IMPORTANT INFORMATION ABOUT THE PROPOSED TRANSACTION AND WHERE TO FIND IT This communication does not constitute an offer to sell or the solicitation of an offer to buy any securities or a solicitation of any vote or approval. In connection with the proposed transaction, ICE Group has filed with the SEC a registration statement on Form S−4, which includes a preliminary joint proxy statement/prospectus with respect to the proposed acquisition of NYSE Euronext by ICE. The final joint proxy statement/prospectus will be delivered to the stockholders of ICE and NYSE Euronext. INVESTORS AND SECURITY HOLDERS OF BOTH ICE AND NYSE EURONEXT ARE URGED TO READ THE JOINT PROXY STATEMENT/PROSPECTUS REGARDING THE PROPOSED TRANSACTION CAREFULLY AND IN ITS ENTIRETY, INCLUDING ANY DOCUMENTS PREVIOUSLY FILED WITH THE SEC AND INCORPORATED BY REFERENCE INTO THE JOINT PROXY STATEMENT/PROSPECTUS, AS WELL AS ANY AMENDMENTS OR SUPPLEMENTS TO THOSE DOCUMENTS, BECAUSE IT WILL CONTAIN IMPORTANT INFORMATION REGARDING ICE, NYSE EURONEXT AND THE PROPOSED TRANSACTION. Investors and security holders may obtain a free copy of the joint proxy statement/prospectus, as well as other filings containing information about ICE and NYSE Euronext, without charge, at the SEC's website at http://www.sec.gov. Investors may also obtain these documents, without charge, from ICE's website at http://www.theice.com and from NYSE Euronext's website at http://www.nyx.com.

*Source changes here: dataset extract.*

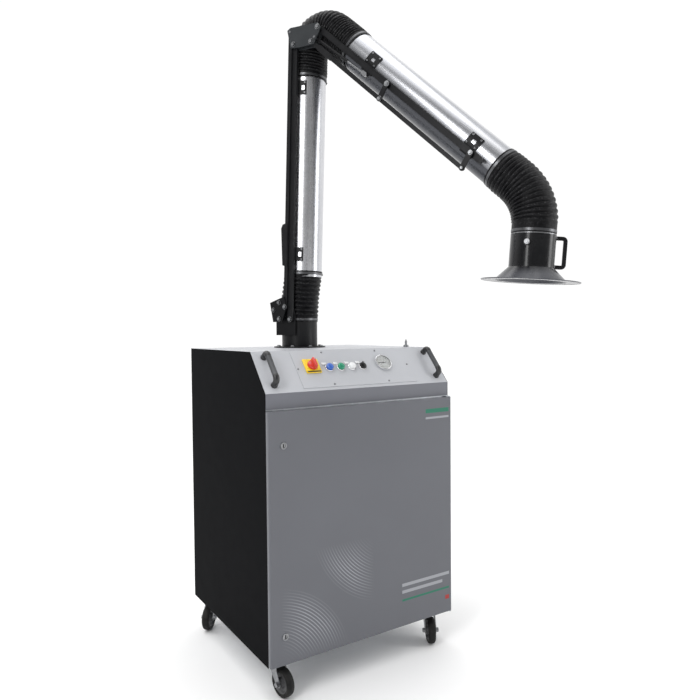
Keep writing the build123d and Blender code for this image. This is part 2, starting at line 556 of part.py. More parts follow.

PARTICIPANTS IN THE MERGER SOLICITATION
ICE, NYSE Euronext and their respective directors, executive officers and other members of management and employees may be deemed to be participants in the solicitation of proxies in respect of the transactions contemplated by the Merger Agreement.
You can find information about ICE and ICE's directors and executive officers in ICE's Annual Report on Form 10-K for the year ended December 31, 2012, as filed with the SEC on February 6, 2013, and ICE's proxy statement for its 2012 annual meeting of stockholders, as filed with the SEC on March 30, 2012.
You can find information about NYSE Euronext and NYSE Euronext's directors and executive officers in NYSE Euronext's Annual Report on Form 10-K for the year ended December 31, 2012, as filed with the SEC on February 26, 2013, NYSE Euronext's proxy statement for its 2012 annual meeting of stockholders, filed with the SEC on March 26, 2012.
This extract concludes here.